In 1975 he was elected the founder General Secretary of the Maharashtra Federation of University and College Teachers Organisations (MFUCTO), and later its President for many years. He was also elected President of the All India Federation of University and College Teachers Organisations (AIFUCTO) in 1987.
Many were the valiant and victorious struggles of teachers that were collectively led during those years against the injustice done by the managements of various universities and colleges, and against the educational policies of the then Congress-led central and state governments (policies which pale in comparison with the disastrous atrocities on education being perpetrated today by the RSS-BJP-led central and state governments). Theckedath was always a staunch and inveterate opponent of the RSS, BJP and the Sangh Parivar. This was evident in all his writings and public speeches, and in his interventions in Party forums.

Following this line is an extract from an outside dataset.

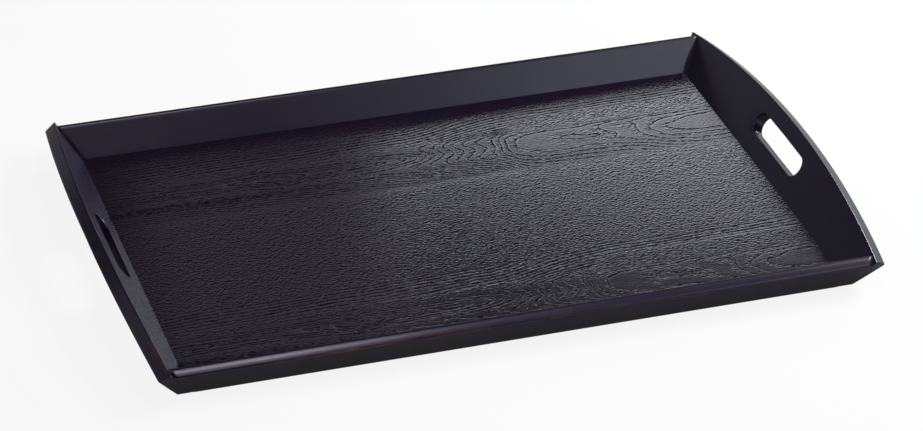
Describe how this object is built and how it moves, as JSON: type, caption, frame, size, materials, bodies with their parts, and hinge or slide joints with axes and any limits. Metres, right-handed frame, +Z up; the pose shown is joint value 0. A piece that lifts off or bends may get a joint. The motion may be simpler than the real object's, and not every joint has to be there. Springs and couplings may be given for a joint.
{
  "type": "serving tray",
  "caption": "Low rectangular wooden serving tray with outward-leaning walls, arched end panels with a hand slot in each, and a grained floor.",
  "frame": {"origin": "on the table, under the middle of the tray", "axes": "+X along the length, from one hand slot to the other, +Y to the back rail, +Z up"},
  "size_m": [0.599, 0.3992, 0.0465],
  "materials": {
    "black_satin_wood": "black stain under a satin clear coat, worn brown on the front edge",
    "relief_oak": "black open-pored oak with brushed relief grain, satin",
    "backing_veneer": "black stained veneer, matt",
    "core_board": "raw board",
    "dowel_wood": "raw turned hardwood"
  },
  "bodies": {
    "root": {"base_core": "core_board", "floor_leaf_back": "relief_oak", "floor_leaf_front": "relief_oak", "base_backing": "backing_veneer", "front_rail": "black_satin_wood", "back_rail": "black_satin_wood", "left_end": "black_satin_wood", "right_end": "black_satin_wood", "front_left_lower_dowel": "dowel_wood", "front_left_upper_dowel": "dowel_wood", "front_right_lower_dowel": "dowel_wood", "front_right_upper_dowel": "dowel_wood", "back_left_lower_dowel": "dowel_wood", "back_left_upper_dowel": "dowel_wood", "back_right_lower_dowel": "dowel_wood", "back_right_upper_dowel": "dowel_wood"}
  },
  "joints": []
}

Thekedath was one of the leading lights of the united teachers’ movement in Mumbai and Maharashtra. He took the lead in bringing together various teachers organisations from KG to PG for united struggles. He was one of the founders of the Coordination Committee of the Teachers of Bombay (CCTOB) in 1977. Under his leadership, the BUCTU and MFUCTO became active participants in the united trade union movement and the employees’ movement.
Theckedath was ideologically attracted to Marxism after studying the work of J B S Haldane, a scientist of international fame, who was a Marxist. He joined the CPI(M) in 1966 after his contact and discussions with senior Party leaders P B Rangnekar and M V Gopalan. The first state secretary of the CPI(M) in Maharashtra, S Y Kolhatkar, was his mentor.
He was also elected to the Party’s Mumbai district committee in 1977, the state committee in 1982, and then to the state secretariat in 2012. He was a special invitee to the state committee till his demise. His contribution to the Party was valuable and multi-faceted. He pioneered the building of the Party among teachers and students in Maharashtra.
Theckedath was a prominent Marxist intellectual with several books and articles to his credit. He was also a Marxist teacher par excellence. Some of his books are: A First Course in Marxist Economic Theory; Dialectics, Relativity and Quantum; and Frederick Engels and Modern Science. His articles have been published in journals like The Marxist and Social Scientist.
Besides, he was the Vice President of the Kerala People’s Education Society (KPES), which has been running the large Adarsh Vidyalaya in Mumbai very well for several decades.
I was fortunate to have had an extremely close political and personal relationship with Kishore for the last 47 years, ever since I joined the Party in 1978. He was in charge of the Mumbai Students’ Party Branch, of which I was first a member and then the Branch Secretary. I feel happy that he was elected to the Party’s state secretariat during my tenure as the Party’s state secretary. Numerous are the fond memories which I have of this wonderful comrade and human being, which, alas, have to be withheld due to constraints of space.
Theckedath’s funeral was held near his home in Borivli, Mumbai on December 21. It was my privilege that I could pay my personal homage to him and try to console his family. The funeral was attended by CPI(M) former state secretariat member and teachers’ union veteran leader Tapati Mukhopadhyay, state secretariat members S K Rege, Shailendra Kamble, and Prachi Hatiwlekar, state control commission chairperson and teachers’ union veteran leader Madhu Paranjape, and several leaders of the Party, the teachers’ movement, and other mass fronts.
The CPI(M) lowers its red flag in memory of its remarkable leader Dr Kishore Theckedath.